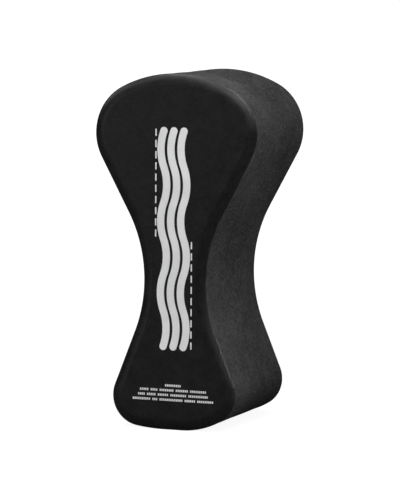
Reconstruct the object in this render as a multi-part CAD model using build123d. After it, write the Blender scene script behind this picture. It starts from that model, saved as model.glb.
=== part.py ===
from build123d import *

import math
import os

# A swimmer's pull buoy: an hourglass float of closed-cell foam, standing on its small end.
# +Z runs from the small end up to the large end, the front face looks towards -Y, and the
# origin is the middle of the foot. All sizes are in millimetres and all angles in degrees.

HEIGHT = 240.0
THICKNESS = 98.0
FRONT = -THICKNESS / 2
BACK = THICKNESS / 2

# The outline, from the crown down to the foot. Each arc meets the next arc or a straight
# flank at a tangent, so these sizes fix every point of it.
CROWN_RADIUS = 85.0
SHOULDER_RADIUS = 35.0
SHOULDER_HALF_WIDTH = 58.0
WAIST_RADIUS = 95.5
WAIST_HALF_WIDTH = 22.5
WAIST_HEIGHT = 100.8
TOE_RADIUS = 20.3

# The small end is not quite even. Left of the middle the sole stays nearly flat out to the
# toe, and right of it the sole curves up sooner. Each reach is counted out from the middle.
LEFT_FOOT_REACH = 8.0
LEFT_SOLE_RADIUS = 125.0
LEFT_TOE_REACH = 45.0
RIGHT_FOOT_REACH = 5.0
RIGHT_SOLE_RADIUS = 56.0
RIGHT_TOE_REACH = 44.0

# The two face sheets. Each is pressed down along its rim to a thin trimmed edge.
SHEET_THICKNESS = 4.0
RIM_DROP = 3.2
RIM_INSET = 7.0
RIM_BLEND_RADIUS = 9.0

# The print is a thin film on the front face. The large graphic is a set of waves that run up
# the face, with a broken line beside its upper half and another beside its lower half.
FILM_THICKNESS = 0.12
GRAPHIC_MIDDLE = 129.3
GRAPHIC_LENGTH = 150.0
WAVES = 3
WAVE_PITCH = 7.2
WAVE_WIDTH = 5.2
WAVE_SWINGS = 6
WAVE_LEAN = 20.0
LINE_OFFSET = 12.9
LINE_WIDTH = 0.9
LINE_DASH = 5.0
LINE_DASHES = 10

# The small print is rows of short upright ticks, in groups with a tick left out between them.
# Each row is centred on the face.
ROW_TOP = 30.5
ROW_PITCH = 3.25
TICK_HEIGHT = 1.5
TICK_WIDTH = 0.85
TICK_PITCH = 1.3
TICK_GROUPS = (
    (9,),
    (5, 4, 8, 7, 9),
    (4, 5, 6, 9, 11),
    (10, 3, 13, 6, 9),
)


def point_at(centre, radius, angle):
    """The point a radius away from a centre, with the angle counted up from the first axis."""
    turn = math.radians(angle)
    return centre[0] + radius * math.cos(turn), centre[1] + radius * math.sin(turn)


def flank_angle(lobe, lobe_radius, waist):
    """The direction from a lobe's centre to the point where its straight flank leaves it.

    The flank touches the lobe's circle on one side and the waist's circle on the other. So the
    cosine of the angle between the flank's normal and the line of centres is the sum of the
    radii over the distance of the centres. Of the two such lines, the flank is the steeper.
    """
    across = waist[0] - lobe[0]
    along = waist[1] - lobe[1]
    lean = math.degrees(math.acos((lobe_radius + WAIST_RADIUS) / math.hypot(across, along)))
    line_of_centres = math.degrees(math.atan2(along, across))
    return line_of_centres - math.copysign(lean, along)


def lean_angle(half_width, start, small_radius, large_radius):
    """How far a large arc turns before a small one takes over to reach a half width."""
    return math.degrees(math.asin((half_width - start - small_radius) / (large_radius - small_radius)))


def half_outline(foot_reach, sole_radius, toe_reach):
    """Half of the outline, drawn on the right of the middle, from the foot up to the crown."""
    toe_lean = lean_angle(toe_reach, foot_reach, TOE_RADIUS, sole_radius)
    crown_lean = lean_angle(SHOULDER_HALF_WIDTH, 0, SHOULDER_RADIUS, CROWN_RADIUS)
    sole = (foot_reach, sole_radius)
    crown = (0, HEIGHT - CROWN_RADIUS)
    waist = (WAIST_HALF_WIDTH + WAIST_RADIUS, WAIST_HEIGHT)
    toe = point_at(sole, sole_radius - TOE_RADIUS, toe_lean - 90)
    shoulder = point_at(crown, CROWN_RADIUS - SHOULDER_RADIUS, 90 - crown_lean)
    low = flank_angle(toe, TOE_RADIUS, waist)
    high = flank_angle(shoulder, SHOULDER_RADIUS, waist)
    with BuildLine() as half:
        Line((0, 0), (foot_reach, 0))
        CenterArc(sole, sole_radius, -90, toe_lean)
        CenterArc(toe, TOE_RADIUS, toe_lean - 90, low + 90 - toe_lean)
        Line(point_at(toe, TOE_RADIUS, low), point_at(waist, WAIST_RADIUS, low + 180))
        CenterArc(waist, WAIST_RADIUS, low + 180, high - low)
        Line(point_at(waist, WAIST_RADIUS, high + 180), point_at(shoulder, SHOULDER_RADIUS, high))
        CenterArc(shoulder, SHOULDER_RADIUS, high, 90 - crown_lean - high)
        CenterArc(crown, CROWN_RADIUS, 90 - crown_lean, crown_lean)
    return half.line


def hourglass():
    """The outline of the float: the right half, and the left half turned over to its own side."""
    left = half_outline(LEFT_FOOT_REACH, LEFT_SOLE_RADIUS, LEFT_TOE_REACH)
    with BuildSketch() as sketch:
        with BuildLine():
            add(half_outline(RIGHT_FOOT_REACH, RIGHT_SOLE_RADIUS, RIGHT_TOE_REACH))
            add(mirror(left, about=Plane.YZ))
        make_face()
    return sketch.sketch


def slab(flat, front, back):
    """A flat shape given depth, from its front plane to its back plane."""
    return extrude(Plane.XZ.offset(-back) * flat, back - front)


def front_face_sheet(shape):
    """The smooth front sheet. Its rim slopes back from a soft bend to the thin trimmed edge."""
    sheet = slab(shape, FRONT, FRONT + SHEET_THICKNESS)
    face = sheet.faces().sort_by(Axis.Y)[0]
    sheet = chamfer(face.edges(), length=RIM_INSET, length2=RIM_DROP, reference=face)
    face = sheet.faces().sort_by(Axis.Y)[0]
    return fillet(face.edges(), RIM_BLEND_RADIUS)


def wave():
    """One wave band along +Y: equal arcs that swing to the right and to the left in turn."""
    chord = (GRAPHIC_LENGTH - WAVE_WIDTH) / WAVE_SWINGS
    radius = chord / 2 / math.sin(math.radians(WAVE_LEAN))
    with BuildSketch() as band:
        with BuildLine():
            for swing in range(WAVE_SWINGS):
                side = 1 if swing % 2 else -1
                middle = (swing + 0.5 - WAVE_SWINGS / 2) * chord
                centre = (side * radius * math.cos(math.radians(WAVE_LEAN)), middle)
                towards = 90 + 90 * side
                CenterArc(centre, radius, towards + side * WAVE_LEAN, -2 * side * WAVE_LEAN)
            offset(amount=WAVE_WIDTH / 2)
        make_face()
    return band.sketch


def front_graphic():
    """The large print: the wave bands side by side and the two broken lines."""
    middle = Pos(0, GRAPHIC_MIDDLE)
    band = wave()
    islands = [middle * Pos((place - (WAVES - 1) / 2) * WAVE_PITCH, 0) * band for place in range(WAVES)]
    step = GRAPHIC_LENGTH / 2 / LINE_DASHES
    dash = SlotOverall(LINE_DASH, LINE_WIDTH, rotation=90)
    for place in range(LINE_DASHES):
        along = (place + 0.5) * step
        islands.append(middle * Pos(-LINE_OFFSET, along) * dash)
        islands.append(middle * Pos(LINE_OFFSET, -along) * dash)
    return islands


def print_row(groups):
    """One row of small print: groups of ticks in line, with the row centred on the face."""
    places = sum(groups) + len(groups) - 1
    tick = Rectangle(TICK_WIDTH, TICK_HEIGHT)
    islands = []
    place = 0
    for group in groups:
        for _ in range(group):
            islands.append(Pos((place - (places - 1) / 2) * TICK_PITCH, 0) * tick)
            place += 1
        place += 1
    return islands


def film(islands):
    """Flat islands of print as thin separate solids that lie on the front face."""
    return Compound(children=[slab(island, FRONT - FILM_THICKNESS, FRONT) for island in islands])


def main():
    shape = hourglass()
    front = front_face_sheet(shape)
    parts = {
        "core_block": slab(shape, FRONT + SHEET_THICKNESS, BACK - SHEET_THICKNESS),
        "front_face_sheet": front,
        "back_face_sheet": mirror(front, about=Plane.XZ),
        "front_graphic": film(front_graphic()),
    }
    for place, groups in enumerate(TICK_GROUPS):
        row = Pos(0, ROW_TOP - place * ROW_PITCH)
        parts[f"print_row_{place + 1}"] = film([row * island for island in print_row(groups)])
    os.makedirs("parts", exist_ok=True)
    for name, shape in parts.items():
        export_step(shape, f"parts/{name}.step")


main()
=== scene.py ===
# %% [markdown]
# # A swimmer's pull buoy
# A pull buoy is an hourglass float that a swimmer grips between the thighs. This one has three
# foam pieces. A thick core is cut to the hourglass, so its wall shows open, torn cells. Two
# smooth-skinned sheets close the faces, and each is pressed down along its rim to a thin edge
# that is trimmed flush with the core. A thin film of light-grey print lies on the front.
#
# The CAD model comes in as a fixed frame. Its box and its nodes say where everything goes.

import math

import bpy
import numpy as np
from mathutils import Matrix, Vector


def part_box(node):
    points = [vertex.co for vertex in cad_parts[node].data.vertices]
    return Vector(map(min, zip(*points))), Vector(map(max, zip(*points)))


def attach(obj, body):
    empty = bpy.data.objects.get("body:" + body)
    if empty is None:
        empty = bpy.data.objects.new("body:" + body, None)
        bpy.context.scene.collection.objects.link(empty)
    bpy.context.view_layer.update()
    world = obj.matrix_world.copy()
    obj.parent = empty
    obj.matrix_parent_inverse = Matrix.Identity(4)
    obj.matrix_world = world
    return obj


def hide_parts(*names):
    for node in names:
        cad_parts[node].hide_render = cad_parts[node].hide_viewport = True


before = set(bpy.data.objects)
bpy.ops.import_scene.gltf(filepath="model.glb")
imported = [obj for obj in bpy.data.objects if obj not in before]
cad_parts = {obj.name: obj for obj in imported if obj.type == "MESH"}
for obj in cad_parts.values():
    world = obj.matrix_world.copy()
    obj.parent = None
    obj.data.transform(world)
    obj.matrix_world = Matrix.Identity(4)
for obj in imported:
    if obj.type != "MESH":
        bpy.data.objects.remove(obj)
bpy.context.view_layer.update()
core_low, core_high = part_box("core_block")
front_low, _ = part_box("front_face_sheet")
height = core_high.z

# %% [markdown]
# ## The outline
# Seen from the front, the float is a chain of round stretches: the crown, the shoulder, the
# waist, the toe and the nearly flat sole. Each one meets the next at a tangent, either directly
# or through a straight flank. A chain like that could be drawn as a Bezier curve, but its
# handles hide the radii. Here each stretch is an arc with its own centre, so the outline is
# exactly the one that the foam is cut to. Each half is worked out as if it lay on the right, and
# the left one is then turned over. Only the sole differs: on the right it curves up sooner.

# %% Radii and reaches of the outline, in metres
CROWN_RADIUS = 0.085
SHOULDER_RADIUS = 0.035
SHOULDER_HALF_WIDTH = core_high.x
WAIST_RADIUS = 0.0955
WAIST_HALF_WIDTH = 0.0225
WAIST_HEIGHT = 0.1008
TOE_RADIUS = 0.0203
LEFT_FOOT_REACH, LEFT_SOLE_RADIUS, LEFT_TOE_REACH = 0.008, 0.125, 0.045
RIGHT_FOOT_REACH, RIGHT_SOLE_RADIUS, RIGHT_TOE_REACH = 0.005, 0.056, 0.044
ARC_POINTS = 400


def point_at(centre, radius, angle):
    """The centre plus the radius times (cosine, sine) of the angle, for one angle or for many."""
    return np.stack([centre[0] + radius * np.cos(angle), centre[1] + radius * np.sin(angle)], axis=-1)


def arc(centre, radius, start, end):
    """Points along a circle while the angle runs evenly from start to end, in radians."""
    return point_at(centre, radius, np.linspace(start, end, ARC_POINTS))


def flank_angle(lobe, lobe_radius, waist):
    """The angle at which a straight flank leaves a lobe's circle to touch the waist's circle.

    The flank crosses the line of centres, so the cosine of the angle between its normal and
    that line is the sum of the two radii over the distance of the centres.
    """
    across, along = waist[0] - lobe[0], waist[1] - lobe[1]
    lean = math.acos((lobe_radius + WAIST_RADIUS) / math.hypot(across, along))
    return math.atan2(along, across) - math.copysign(lean, along)


def half_outline(foot_reach, sole_radius, toe_reach):
    """Half of the outline from the middle of the crown to the middle of the foot, as (x, z)."""
    crown = (0, height - CROWN_RADIUS)
    crown_lean = math.asin((SHOULDER_HALF_WIDTH - SHOULDER_RADIUS) / (CROWN_RADIUS - SHOULDER_RADIUS))
    shoulder_start = math.pi / 2 - crown_lean
    shoulder = point_at(crown, CROWN_RADIUS - SHOULDER_RADIUS, shoulder_start)
    waist = (WAIST_HALF_WIDTH + WAIST_RADIUS, WAIST_HEIGHT)
    sole = (foot_reach, sole_radius)
    toe_end = math.asin((toe_reach - foot_reach - TOE_RADIUS) / (sole_radius - TOE_RADIUS)) - math.pi / 2
    toe = point_at(sole, sole_radius - TOE_RADIUS, toe_end)
    high = flank_angle(shoulder, SHOULDER_RADIUS, waist)
    low = flank_angle(toe, TOE_RADIUS, waist)
    return np.concatenate([
        arc(crown, CROWN_RADIUS, math.pi / 2, shoulder_start),
        arc(shoulder, SHOULDER_RADIUS, shoulder_start, high),
        arc(waist, WAIST_RADIUS, high + math.pi, low + math.pi),
        arc(toe, TOE_RADIUS, low, toe_end),
        arc(sole, sole_radius, toe_end, -math.pi / 2),
        [(0, 0)],
    ])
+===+
Work to complete - Retype, in the same exact form, the lines of the material above from the line holding "bpy.data.objects.remove(obj)" through the line holding "ARC_POINTS = 400".

Exercise answer -
        bpy.data.objects.remove(obj)
bpy.context.view_layer.update()
core_low, core_high = part_box("core_block")
front_low, _ = part_box("front_face_sheet")
height = core_high.z

# %% [markdown]
# ## The outline
# Seen from the front, the float is a chain of round stretches: the crown, the shoulder, the
# waist, the toe and the nearly flat sole. Each one meets the next at a tangent, either directly
# or through a straight flank. A chain like that could be drawn as a Bezier curve, but its
# handles hide the radii. Here each stretch is an arc with its own centre, so the outline is
# exactly the one that the foam is cut to. Each half is worked out as if it lay on the right, and
# the left one is then turned over. Only the sole differs: on the right it curves up sooner.

# %% Radii and reaches of the outline, in metres
CROWN_RADIUS = 0.085
SHOULDER_RADIUS = 0.035
SHOULDER_HALF_WIDTH = core_high.x
WAIST_RADIUS = 0.0955
WAIST_HALF_WIDTH = 0.0225
WAIST_HEIGHT = 0.1008
TOE_RADIUS = 0.0203
LEFT_FOOT_REACH, LEFT_SOLE_RADIUS, LEFT_TOE_REACH = 0.008, 0.125, 0.045
RIGHT_FOOT_REACH, RIGHT_SOLE_RADIUS, RIGHT_TOE_REACH = 0.005, 0.056, 0.044
ARC_POINTS = 400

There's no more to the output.